-- BEGIN Supplied information --
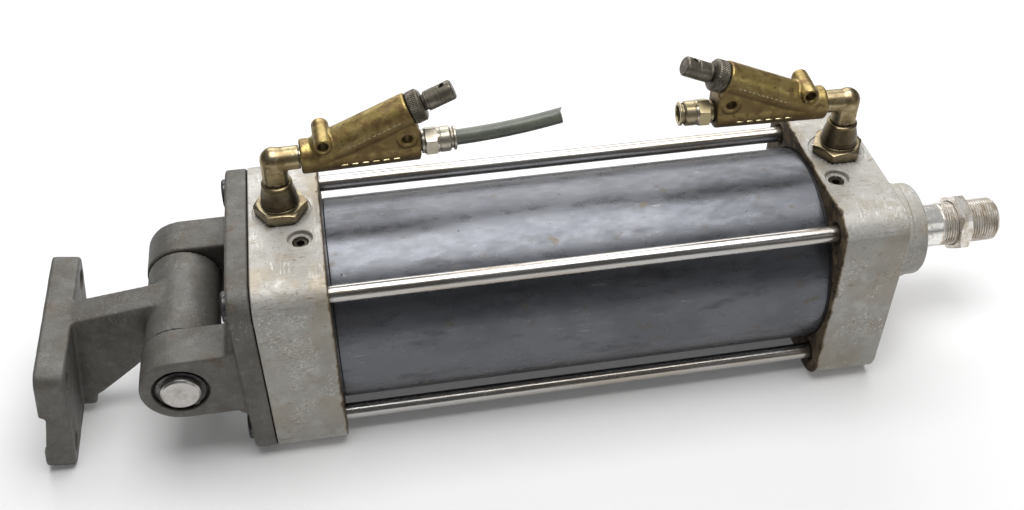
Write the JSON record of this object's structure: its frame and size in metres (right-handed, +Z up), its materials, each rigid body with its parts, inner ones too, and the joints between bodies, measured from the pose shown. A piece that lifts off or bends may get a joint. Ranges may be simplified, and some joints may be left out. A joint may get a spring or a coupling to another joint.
{
  "type": "pneumatic cylinder",
  "caption": "Square-cap tie-rod pneumatic cylinder with a rear clevis, a swinging pivot bracket, a threaded rod end and a flow-control valve on a swivel elbow at each port.",
  "frame": {"origin": "middle of the bounding box's underside, on the plane that the caps rest on", "axes": "+X along the rod axis from the pivot bracket to the rod end, +Z up towards the ports, +Y to the left seen from behind the bracket"},
  "size_m": [0.541, 0.115, 0.1818],
  "materials": {
    "cap_alloy": "sand-cast and face-machined, scratched",
    "barrel_alloy": "drawn tube, glossy grey anodised",
    "polished_steel": "ground and polished",
    "cast_iron": "dark grey casting",
    "plain_steel": "turned, zinc plated",
    "dark_steel": "black oxide",
    "yellow_steel": "yellow chromated",
    "elbow_brass": "worn yellow brass",
    "valve_brass": "olive chromated brass with brown patina",
    "nickel": "nickel plated, warm",
    "knob_steel": "dark browned, knurled",
    "bronze": "sintered bronze",
    "rubber": "moulded",
    "grey_plastic": "moulded",
    "tube_plastic": "extruded, grey-green"
  },
  "bodies": {
    "barrel": {"rear_cap": "cap_alloy", "front_cap": "cap_alloy", "rod_guide": "cap_alloy", "barrel_tube": "barrel_alloy", "tie_rod_1": "polished_steel", "tie_rod_2": "polished_steel", "tie_rod_3": "polished_steel", "tie_rod_4": "polished_steel", "rear_clevis": "cast_iron", "pivot_pin": "plain_steel", "front_tie_nut_1": "dark_steel", "front_tie_nut_2": "dark_steel", "front_tie_nut_3": "dark_steel", "front_tie_nut_4": "dark_steel", "rear_tie_nut_1": "dark_steel", "rear_tie_nut_2": "dark_steel", "rear_tie_nut_3": "dark_steel", "rear_tie_nut_4": "dark_steel", "clevis_screw_1": "dark_steel", "clevis_screw_2": "dark_steel", "clevis_screw_3": "dark_steel", "clevis_screw_4": "dark_steel", "circlip_near": "dark_steel", "circlip_far": "dark_steel", "rear_port_bushing": "yellow_steel", "front_port_bushing": "yellow_steel", "rear_swivel_base": "elbow_brass", "front_swivel_base": "elbow_brass", "rod_bush": "bronze", "rear_barrel_seal": "rubber", "front_barrel_seal": "rubber", "rear_cushion_seal": "rubber", "front_cushion_seal": "rubber", "rod_wiper": "rubber"},
    "rod": {"piston_rod": "polished_steel", "piston": "cap_alloy", "piston_seal_rear": "rubber", "piston_seal_front": "rubber", "piston_wear_ring": "grey_plastic", "piston_nut": "plain_steel", "front_cushion_spigot": "plain_steel"},
    "lock_nut": {"rod_lock_nut": "plain_steel"},
    "bracket": {"pivot_bracket": "cast_iron", "eye_bush": "bronze"},
    "rear_valve": {"rear_valve_elbow": "elbow_brass", "rear_valve_body": "valve_brass", "rear_tube_fitting": "nickel", "tube_stub": "tube_plastic"},
    "rear_lock_ring": {"rear_lock_ring": "knob_steel"},
    "rear_needle": {"rear_needle": "knob_steel"},
    "rear_collar": {"rear_release_collar": "nickel"},
    "rear_cushion": {"rear_cushion_screw": "dark_steel"},
    "front_valve": {"front_valve_elbow": "elbow_brass", "front_valve_body": "valve_brass", "front_tube_fitting": "nickel"},
    "front_lock_ring": {"front_lock_ring": "knob_steel"},
    "front_needle": {"front_needle": "knob_steel"},
    "front_collar": {"front_release_collar": "nickel"},
    "front_cushion": {"front_cushion_screw": "dark_steel"}
  },
  "joints": [
    {"name": "rod_slide", "type": "slide", "parent": "barrel", "child": "rod", "axis": [1, 0, 0], "range_m": [0, 0.2]},
    {"name": "lock_nut_turn", "type": "hinge", "parent": "rod", "child": "lock_nut", "pos_m": [0.24805, 0, 0.0575], "axis": [1, 0, 0], "continuous": true},
    {"name": "bracket_swing", "type": "hinge", "parent": "barrel", "child": "bracket", "pos_m": [-0.19095, 0, 0.0575], "axis": [0, 1, 0], "range_deg": [-60, 95]},
    {"name": "rear_valve_swivel", "type": "hinge", "parent": "barrel", "child": "rear_valve", "pos_m": [-0.13165, 0.008, 0.1478], "axis": [0, 0, 1], "continuous": true},
    {"name": "rear_lock_ring_turn", "type": "hinge", "parent": "rear_valve", "child": "rear_lock_ring", "pos_m": [-0.06179, 0.0102, 0.1685], "axis": [0.9234, 0.029, 0.3827], "continuous": true},
    {"name": "rear_needle_turn", "type": "hinge", "parent": "rear_valve", "child": "rear_needle", "pos_m": [-0.06179, 0.0102, 0.1685], "axis": [0.9234, 0.029, 0.3827], "range_deg": [0, 1800]},
    {"name": "rear_collar_press", "type": "slide", "parent": "rear_valve", "child": "rear_collar", "axis": [-0.9995, -0.0314, 0], "range_m": [0, 0.0012], "stiffness_N_per_m": 3000},
    {"name": "rear_cushion_turn", "type": "hinge", "parent": "barrel", "child": "rear_cushion", "pos_m": [-0.12335, -0.015, 0.1075], "axis": [0, 0, 1], "range_deg": [0, 1080]},
    {"name": "front_valve_swivel", "type": "hinge", "parent": "barrel", "child": "front_valve", "pos_m": [0.16775, 0.008, 0.1478], "axis": [0, 0, 1], "continuous": true},
    {"name": "front_lock_ring_turn", "type": "hinge", "parent": "front_valve", "child": "front_lock_ring", "pos_m": [0.09788, 0.0102, 0.1685], "axis": [-0.9234, 0.029, 0.3827], "continuous": true},
    {"name": "front_needle_turn", "type": "hinge", "parent": "front_valve", "child": "front_needle", "pos_m": [0.09788, 0.0102, 0.1685], "axis": [-0.9234, 0.029, 0.3827], "range_deg": [0, 1800]},
    {"name": "front_collar_press", "type": "slide", "parent": "front_valve", "child": "front_collar", "axis": [0.9995, -0.0314, 0], "range_m": [0, 0.0012], "stiffness_N_per_m": 3000},
    {"name": "front_cushion_turn", "type": "hinge", "parent": "barrel", "child": "front_cushion", "pos_m": [0.15945, -0.015, 0.1075], "axis": [0, 0, 1], "range_deg": [0, 1080]}
  ]
}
-- END Supplied information --
Objective:
Would you reproduce the material above in full, exactly as given?

Answer to this exercise:
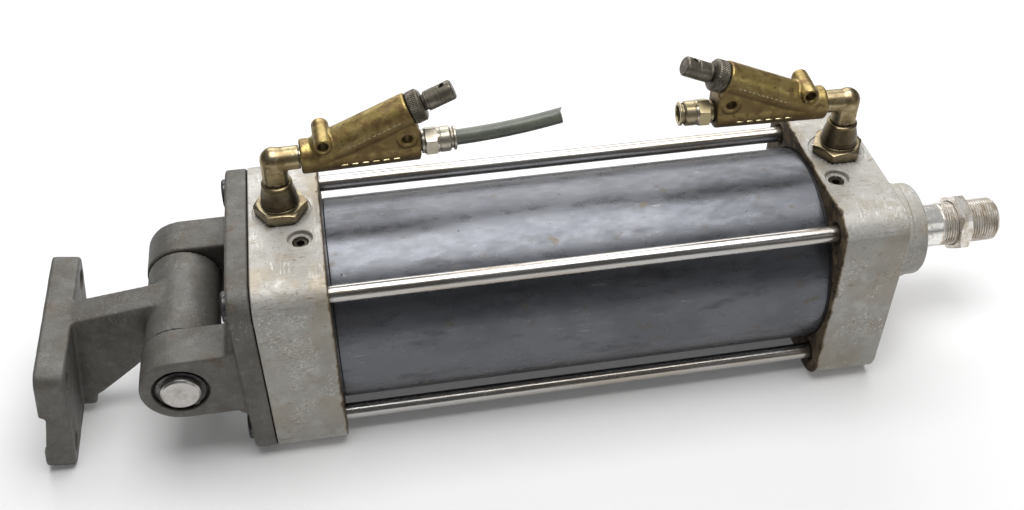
Write the JSON record of this object's structure: its frame and size in metres (right-handed, +Z up), its materials, each rigid body with its parts, inner ones too, and the joints between bodies, measured from the pose shown. A piece that lifts off or bends may get a joint. Ranges may be simplified, and some joints may be left out. A joint may get a spring or a coupling to another joint.
{
  "type": "pneumatic cylinder",
  "caption": "Square-cap tie-rod pneumatic cylinder with a rear clevis, a swinging pivot bracket, a threaded rod end and a flow-control valve on a swivel elbow at each port.",
  "frame": {"origin": "middle of the bounding box's underside, on the plane that the caps rest on", "axes": "+X along the rod axis from the pivot bracket to the rod end, +Z up towards the ports, +Y to the left seen from behind the bracket"},
  "size_m": [0.541, 0.115, 0.1818],
  "materials": {
    "cap_alloy": "sand-cast and face-machined, scratched",
    "barrel_alloy": "drawn tube, glossy grey anodised",
    "polished_steel": "ground and polished",
    "cast_iron": "dark grey casting",
    "plain_steel": "turned, zinc plated",
    "dark_steel": "black oxide",
    "yellow_steel": "yellow chromated",
    "elbow_brass": "worn yellow brass",
    "valve_brass": "olive chromated brass with brown patina",
    "nickel": "nickel plated, warm",
    "knob_steel": "dark browned, knurled",
    "bronze": "sintered bronze",
    "rubber": "moulded",
    "grey_plastic": "moulded",
    "tube_plastic": "extruded, grey-green"
  },
  "bodies": {
    "barrel": {"rear_cap": "cap_alloy", "front_cap": "cap_alloy", "rod_guide": "cap_alloy", "barrel_tube": "barrel_alloy", "tie_rod_1": "polished_steel", "tie_rod_2": "polished_steel", "tie_rod_3": "polished_steel", "tie_rod_4": "polished_steel", "rear_clevis": "cast_iron", "pivot_pin": "plain_steel", "front_tie_nut_1": "dark_steel", "front_tie_nut_2": "dark_steel", "front_tie_nut_3": "dark_steel", "front_tie_nut_4": "dark_steel", "rear_tie_nut_1": "dark_steel", "rear_tie_nut_2": "dark_steel", "rear_tie_nut_3": "dark_steel", "rear_tie_nut_4": "dark_steel", "clevis_screw_1": "dark_steel", "clevis_screw_2": "dark_steel", "clevis_screw_3": "dark_steel", "clevis_screw_4": "dark_steel", "circlip_near": "dark_steel", "circlip_far": "dark_steel", "rear_port_bushing": "yellow_steel", "front_port_bushing": "yellow_steel", "rear_swivel_base": "elbow_brass", "front_swivel_base": "elbow_brass", "rod_bush": "bronze", "rear_barrel_seal": "rubber", "front_barrel_seal": "rubber", "rear_cushion_seal": "rubber", "front_cushion_seal": "rubber", "rod_wiper": "rubber"},
    "rod": {"piston_rod": "polished_steel", "piston": "cap_alloy", "piston_seal_rear": "rubber", "piston_seal_front": "rubber", "piston_wear_ring": "grey_plastic", "piston_nut": "plain_steel", "front_cushion_spigot": "plain_steel"},
    "lock_nut": {"rod_lock_nut": "plain_steel"},
    "bracket": {"pivot_bracket": "cast_iron", "eye_bush": "bronze"},
    "rear_valve": {"rear_valve_elbow": "elbow_brass", "rear_valve_body": "valve_brass", "rear_tube_fitting": "nickel", "tube_stub": "tube_plastic"},
    "rear_lock_ring": {"rear_lock_ring": "knob_steel"},
    "rear_needle": {"rear_needle": "knob_steel"},
    "rear_collar": {"rear_release_collar": "nickel"},
    "rear_cushion": {"rear_cushion_screw": "dark_steel"},
    "front_valve": {"front_valve_elbow": "elbow_brass", "front_valve_body": "valve_brass", "front_tube_fitting": "nickel"},
    "front_lock_ring": {"front_lock_ring": "knob_steel"},
    "front_needle": {"front_needle": "knob_steel"},
    "front_collar": {"front_release_collar": "nickel"},
    "front_cushion": {"front_cushion_screw": "dark_steel"}
  },
  "joints": [
    {"name": "rod_slide", "type": "slide", "parent": "barrel", "child": "rod", "axis": [1, 0, 0], "range_m": [0, 0.2]},
    {"name": "lock_nut_turn", "type": "hinge", "parent": "rod", "child": "lock_nut", "pos_m": [0.24805, 0, 0.0575], "axis": [1, 0, 0], "continuous": true},
    {"name": "bracket_swing", "type": "hinge", "parent": "barrel", "child": "bracket", "pos_m": [-0.19095, 0, 0.0575], "axis": [0, 1, 0], "range_deg": [-60, 95]},
    {"name": "rear_valve_swivel", "type": "hinge", "parent": "barrel", "child": "rear_valve", "pos_m": [-0.13165, 0.008, 0.1478], "axis": [0, 0, 1], "continuous": true},
    {"name": "rear_lock_ring_turn", "type": "hinge", "parent": "rear_valve", "child": "rear_lock_ring", "pos_m": [-0.06179, 0.0102, 0.1685], "axis": [0.9234, 0.029, 0.3827], "continuous": true},
    {"name": "rear_needle_turn", "type": "hinge", "parent": "rear_valve", "child": "rear_needle", "pos_m": [-0.06179, 0.0102, 0.1685], "axis": [0.9234, 0.029, 0.3827], "range_deg": [0, 1800]},
    {"name": "rear_collar_press", "type": "slide", "parent": "rear_valve", "child": "rear_collar", "axis": [-0.9995, -0.0314, 0], "range_m": [0, 0.0012], "stiffness_N_per_m": 3000},
    {"name": "rear_cushion_turn", "type": "hinge", "parent": "barrel", "child": "rear_cushion", "pos_m": [-0.12335, -0.015, 0.1075], "axis": [0, 0, 1], "range_deg": [0, 1080]},
    {"name": "front_valve_swivel", "type": "hinge", "parent": "barrel", "child": "front_valve", "pos_m": [0.16775, 0.008, 0.1478], "axis": [0, 0, 1], "continuous": true},
    {"name": "front_lock_ring_turn", "type": "hinge", "parent": "front_valve", "child": "front_lock_ring", "pos_m": [0.09788, 0.0102, 0.1685], "axis": [-0.9234, 0.029, 0.3827], "continuous": true},
    {"name": "front_needle_turn", "type": "hinge", "parent": "front_valve", "child": "front_needle", "pos_m": [0.09788, 0.0102, 0.1685], "axis": [-0.9234, 0.029, 0.3827], "range_deg": [0, 1800]},
    {"name": "front_collar_press", "type": "slide", "parent": "front_valve", "child": "front_collar", "axis": [0.9995, -0.0314, 0], "range_m": [0, 0.0012], "stiffness_N_per_m": 3000},
    {"name": "front_cushion_turn", "type": "hinge", "parent": "barrel", "child": "front_cushion", "pos_m": [0.15945, -0.015, 0.1075], "axis": [0, 0, 1], "range_deg": [0, 1080]}
  ]
}